"Let books be your dining table, / And you shall be full of delights. / Let them be your
mattress,/
And you shall sleep restful nights" (St. Ephraim the Syrian).


Wednesday, March 21, 2012

The Trinity-Sergius Lavra and the Heart of Russia

I earlier noted several recent books all treating broadly the question of the relationship between monasticism and the formation of Russian identity. One of those is Scott Kenworthy, The Heart of Russia: Trinity-Sergius, Monasticism, and Society after 1825 (A Woodrow Wilson Center Book) (Oxford University Press, 2010), xv+528pp.

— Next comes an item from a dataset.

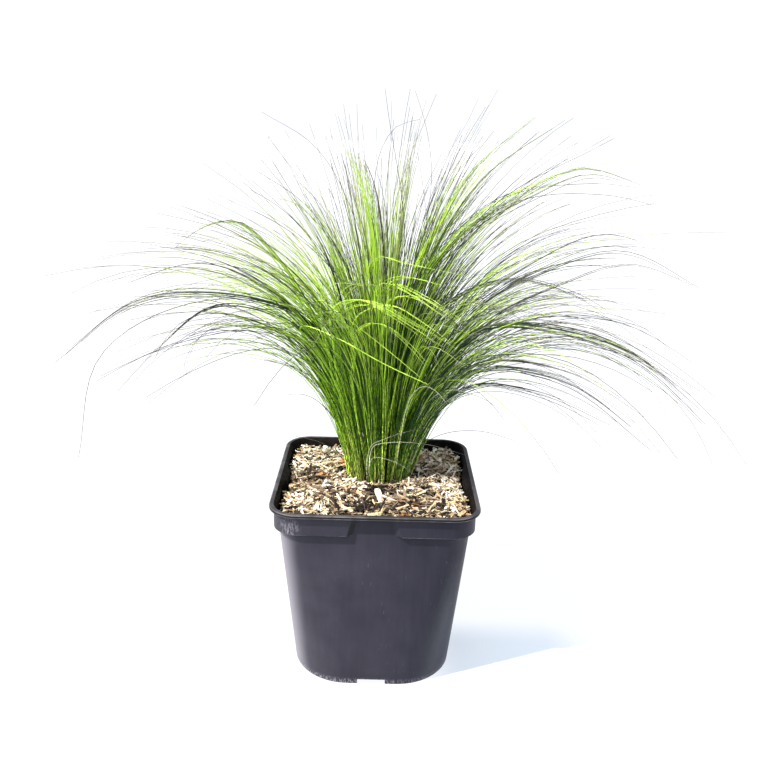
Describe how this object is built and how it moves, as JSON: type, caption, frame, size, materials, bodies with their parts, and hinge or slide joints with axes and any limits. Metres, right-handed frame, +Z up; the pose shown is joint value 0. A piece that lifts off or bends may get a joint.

I have finally had a chance to read it at the behest of Reviews in Religion and Theology, for which I have written a justly laudatory review. I cannot reproduce here my review of this deeply impressive book, but let me simply say that anyone who knows anything about Russian Orthodoxy and monasticism, and Russian cultural history more widely, knows the importance of the Trinity-Sergius Lavra--the heart of Russia indeed--and such an important institution has now found the important book it deserves. This, in my estimation, is church history at its best: a lucid, lavishly detailed examination of one institution (or, rather, set of institutions) through which one can clearly see and understand wider developments in Russian history, including not least the 1917 Revolution--a microcosmic view, in other words, that helpfully opens to the macrocosmic, the former helping us to more deeply understand the latter.

In addition, the second factor making this such an achievement is that Kenworthy manages something many historians do not: to be both objective in telling his story but theologically literate and sympathetic at the same time. Anyone interested in Russian history generally in this time-period, and Russian Orthodox history, as well as Russian monasticism in particular, cannot afford to overlook this superlative work of scholarship, which has already won the Frank S. and Elizabeth D. Brewer prize of the American Society for Church History.